The inspiration for author Helene Hanff was her own quest to obtain rare and beautiful books from England by post. She told The New York Times in 1982, “I wrote great dialogue, but I couldn’t invent a story to save my neck!” Her memoir is a simple tale of years of correspondence between the customer and the book merchant. The CTG production tenderly highlights the importance of making human connections and the bibliolater’s thrill of searching for and eventually owning a particular book to be feverishly read and then proudly displayed on a shelf. 

 

Selina Kadell plays the frumpy, kind-hearted yank and is excellent at balancing Helene’s American brashness with a genuine tenderness and vulnerability. Frank is gently played by Josh Nixon as a reserved, very English gentleman who blossoms over the years with each letter and gift. Although the book was only published just over fifty years ago, it would now be rare for such a rapport to develop between a customer and merchant in the fast-paced life of email and online shopping.
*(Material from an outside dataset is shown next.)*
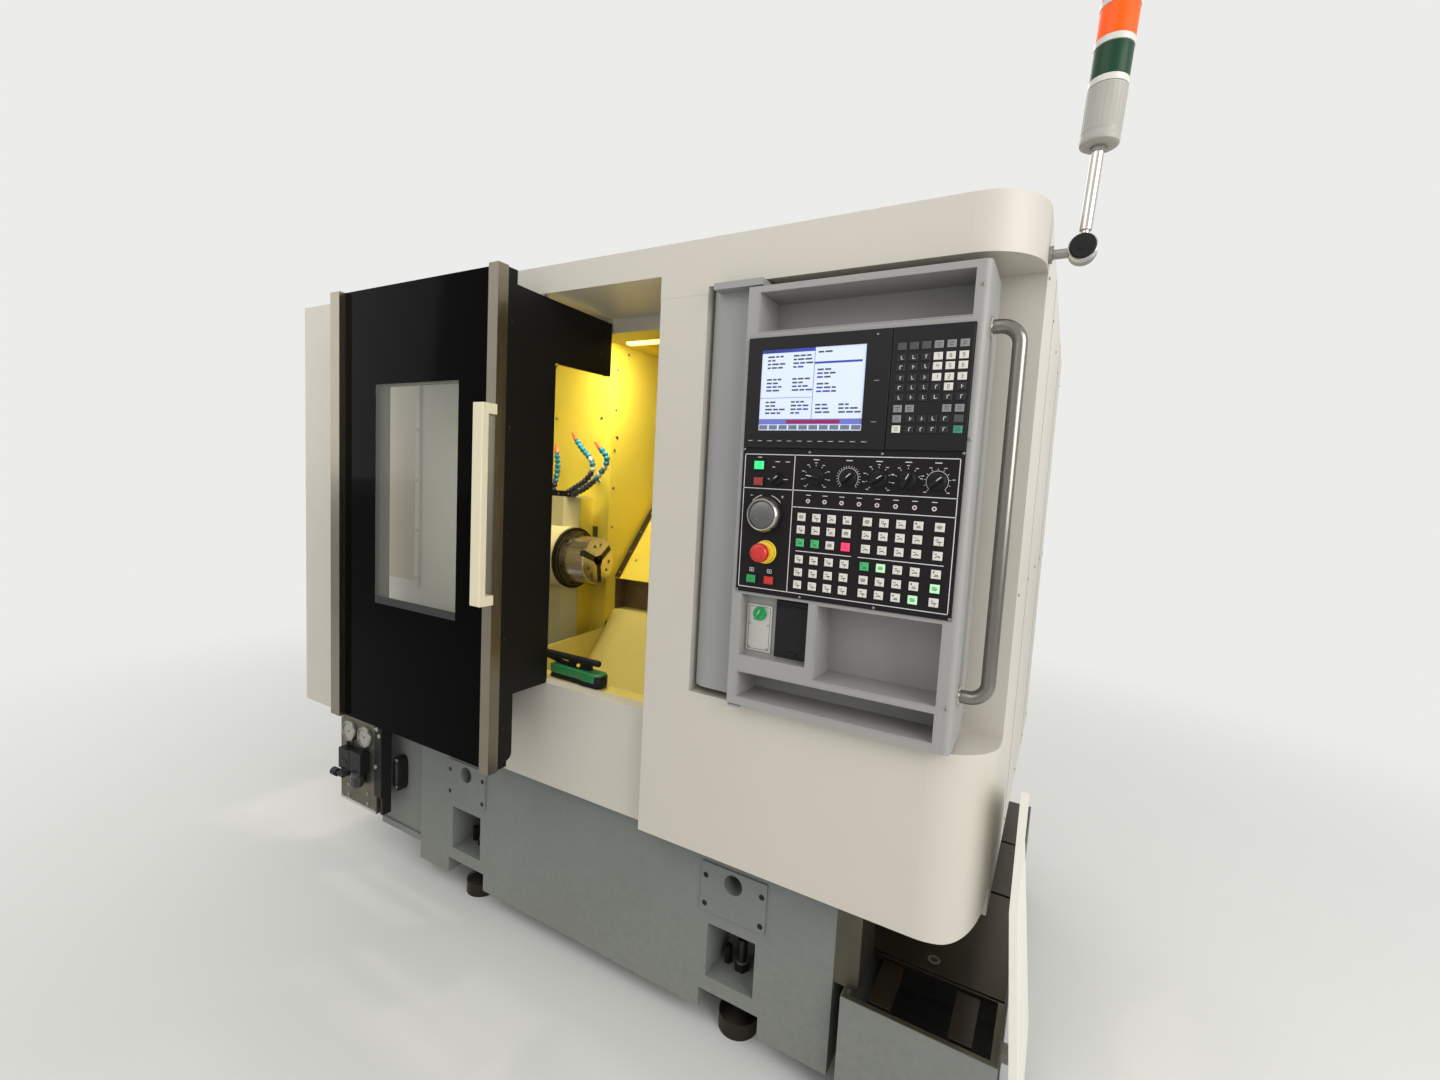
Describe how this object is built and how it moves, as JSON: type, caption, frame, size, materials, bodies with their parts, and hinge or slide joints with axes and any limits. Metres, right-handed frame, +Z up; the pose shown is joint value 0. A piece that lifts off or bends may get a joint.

It is disturbing to realise that the opportunity for a relationship to develop through a time-consuming letter correspondence between strangers and personalised customer service has likely been lost forever. 

 

The show is well cast and produced by Alison Lees in her inaugural role as Director, with a tender and amusing production performed adroitly by all. Aussie actor Kadell pulls off a convincing American accent as Helene, but some of the English accents were less genuine; although they did not distract from the dialogue-driven scenes. Nixon, as Frank, is conservative with his inflection and mannerisms, which helps to convey the restrained Englishman in a dusty, quiet bookshop.

 

The simple set is effectively divided into a New York loft and a dusty old antiquarian bookshop in London, enabling the dialogue across the Atlantic to flow seamlessly. As time progresses, other characters from the bookshop get involved in the correspondence, sending her letters secretly, so not to offend Frank, who monopolises the correspondence with the generous and amusing American customer. The cast and comedy becomes more animated as Helene shares more details of her life, and the overseas gifts become more elaborate and expensive.

 

Although it is not a dynamic play, I thoroughly enjoyed the anecdotes including how to make a great Yorkshire Pudding (my tip: add an extra egg for the rise). Good writing and acting can satiate the soul with evocative memories (like egg in the pudding); this the CTG did very well. The delicious mulled wine from the bar made the evening a tender, warm and enjoyable experience on a cold Winter’s night in Brisbane!